Photo: Bill Jacobson Studio, New York © Artists Rights Society (ARS), New York/ADAGP, Paris. Courtesy Dia Art Foundation, New York
“Su Xiobai’s Alchemical Universe”
- Palazzo Soranzo Axel
- May 9 – November 22, 2026
It may be the liquid nature of Venice—the way the city itself makes visible the cyclical rhythm of all things, suspended as it is between decay and regeneration—but alchemy seems to permeate this year’s Biennale and its collateral exhibitions. This exhibition showcases the work of Chinese artist Su Xiaobai, whose meditative practice transforms the ancient medium of lacquer into a radiant, sculptural language. The resulting layered surfaces are animated by a subtle interplay of light and shadow, as luminescences emerge from within the material itself, inviting the eye into a kind of geological excavation that mirrors the alchemical transformations he enacts.

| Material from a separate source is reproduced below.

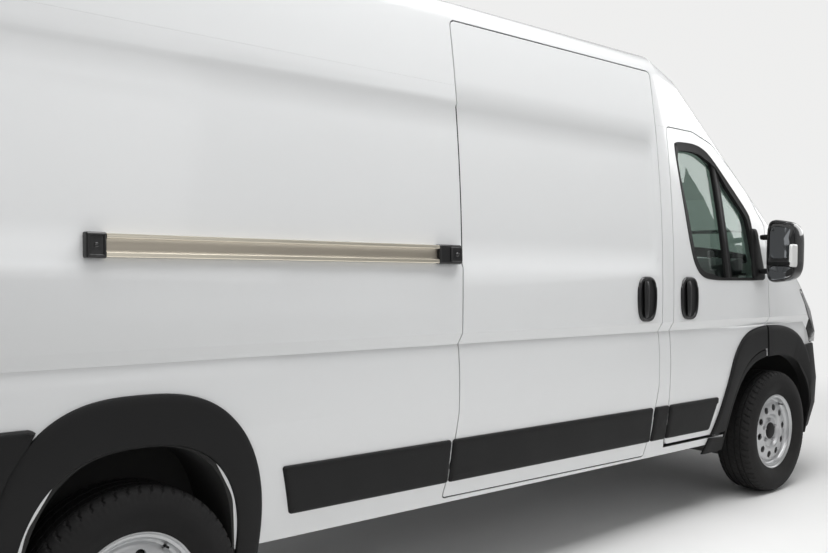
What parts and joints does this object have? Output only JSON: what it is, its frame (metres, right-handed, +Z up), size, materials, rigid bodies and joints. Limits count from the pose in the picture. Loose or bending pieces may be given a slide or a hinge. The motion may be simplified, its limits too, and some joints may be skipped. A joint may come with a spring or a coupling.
{
  "type": "high-roof panel van",
  "caption": "Long high-roof panel van with a sliding side door, twin rear doors, hinged cab doors and bonnet, steered front wheels and a hollow cab and load space.",
  "frame": {"origin": "on the ground at the middle of the van's overall footprint", "axes": "+X forward, +Y to the left, +Z up; the van stands on level ground"},
  "size_m": [6.0022, 2.503, 2.597],
  "materials": {
    "white_paint": "gloss",
    "black_plastic": "grained",
    "green_glass": "tinted",
    "clear_lamp": "clear",
    "red_lamp": "gloss",
    "rail_aluminium": "satin",
    "tyre_rubber": "matte",
    "wheel_silver": "satin",
    "body_primer": "satin",
    "chassis_black": "satin",
    "cast_iron": "rough",
    "exhaust_steel": "dull",
    "grey_plastic": "grained",
    "seat_cloth": "woven"
  },
  "bodies": {
    "body": {"arch_liners": "black_plastic", "arch_trims": "black_plastic", "bulkhead": "body_primer", "cab_floor": "body_primer", "cab_frame": "white_paint", "cowl": "black_plastic", "dashboard": "grey_plastic", "driver_seat": "seat_cloth", "engine": "cast_iron", "exhaust": "exhaust_steel", "front_bumper": "black_plastic", "front_subframe": "chassis_black", "fuel_tank": "chassis_black", "grille": "black_plastic", "headlamps": "clear_lamp", "passenger_seat": "seat_cloth", "rear_axle": "chassis_black", "rear_bumper": "black_plastic", "roof": "white_paint", "seat_bases": "chassis_black", "side_left": "white_paint", "side_right": "white_paint", "side_trims": "black_plastic", "slide_rail": "rail_aluminium", "sliding_door": "white_paint", "spare_wheel": "tyre_rubber", "tail_lamps": "red_lamp", "underbody": "body_primer", "windscreen": "green_glass", "wings": "white_paint"},
    "front_left_door": {"door_left": "white_paint", "door_glass_left": "green_glass", "door_trim_left": "black_plastic"},
    "front_right_door": {"door_right": "white_paint", "door_glass_right": "green_glass", "door_trim_right": "black_plastic"},
    "bonnet": {"bonnet": "white_paint"},
    "rear_left_door": {"rear_door_left": "white_paint"},
    "rear_right_door": {"rear_door_right": "white_paint"},
    "left_knuckle": {"knuckle_left": "cast_iron"},
    "right_knuckle": {"knuckle_right": "cast_iron"},
    "steering_wheel": {"steering_wheel": "grey_plastic"},
    "front_left_wheel": {"tyre_front_left": "tyre_rubber", "rim_front_left": "wheel_silver"},
    "front_right_wheel": {"tyre_front_right": "tyre_rubber", "rim_front_right": "wheel_silver"},
    "rear_left_wheel": {"tyre_rear_left": "tyre_rubber", "rim_rear_left": "wheel_silver"},
    "rear_right_wheel": {"tyre_rear_right": "tyre_rubber", "rim_rear_right": "wheel_silver"}
  },
  "joints": [
    {"name": "left_door_swing", "type": "hinge", "parent": "body", "child": "front_left_door", "pos_m": [1.91219, 0.985, 1.00543], "axis": [-0.0241, 0, -0.9997], "range_deg": [0, 68]},
    {"name": "right_door_swing", "type": "hinge", "parent": "body", "child": "front_right_door", "pos_m": [1.91219, -0.985, 1.00543], "axis": [0.0241, 0, 0.9997], "range_deg": [0, 68]},
    {"name": "bonnet_lift", "type": "hinge", "parent": "body", "child": "bonnet", "pos_m": [2.45155, 0, 1.38755], "axis": [0, -1, 0], "range_deg": [0, 50]},
    {"name": "rear_left_swing", "type": "hinge", "parent": "body", "child": "rear_left_door", "pos_m": [-2.95476, 0.863, 1.52279], "axis": [-0.0241, 0, -0.9997], "range_deg": [0, 180]},
    {"name": "rear_right_swing", "type": "hinge", "parent": "body", "child": "rear_right_door", "pos_m": [-2.95476, -0.863, 1.52279], "axis": [0.0241, 0, 0.9997], "range_deg": [0, 180]},
    {"name": "steer_left", "type": "hinge", "parent": "body", "child": "left_knuckle", "pos_m": [2.043, 0.8, 0.20704], "axis": [0.0235, -0.225, 0.9741], "range_deg": [-35, 35]},
    {"name": "steer_right", "type": "hinge", "parent": "body", "child": "right_knuckle", "pos_m": [2.043, -0.8, 0.20704], "axis": [0.0235, 0.225, 0.9741], "range_deg": [-35, 35]},
    {"name": "steering_wheel_turn", "type": "hinge", "parent": "body", "child": "steering_wheel", "pos_m": [1.45883, 0.46, 1.28643], "axis": [-0.6242, 0, 0.7813], "range_deg": [-540, 540]},
    {"name": "front_left_spin", "type": "hinge", "parent": "left_knuckle", "child": "front_left_wheel", "pos_m": [2.04668, 0.905, 0.36], "axis": [0, 1, 0], "continuous": true},
    {"name": "rear_left_spin", "type": "hinge", "parent": "body", "child": "rear_left_wheel", "pos_m": [-1.98949, 0.895, 0.36], "axis": [0, 1, 0], "continuous": true},
    {"name": "front_right_spin", "type": "hinge", "parent": "right_knuckle", "child": "front_right_wheel", "pos_m": [2.04668, -0.905, 0.36], "axis": [0, 1, 0], "continuous": true},
    {"name": "rear_right_spin", "type": "hinge", "parent": "body", "child": "rear_right_wheel", "pos_m": [-1.98949, -0.895, 0.36], "axis": [0, 1, 0], "continuous": true}
  ],
  "couplings": [
    {"joint": "steer_right", "follows": "steer_left", "ratio": 1},
    {"joint": "steering_wheel_turn", "follows": "steer_left", "ratio": 15}
  ]
}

Trained at the Central Academy of Fine Arts in Beijing and the Kunstakademie Düsseldorf, Su bridges Chinese literati traditions and postwar European painting, having shifted away from oil paints and Socialist Realist figuration toward a material practice that moves between painting and object. Layering lacquer not as a coating but as a medium, he creates layered works with complex chromatic depths. An official collateral event of Biennale Arte 2026, “Alchemical Universe” is presented by the Su Xiaobai Foundation in collaboration with the Los Angeles County Museum of Art.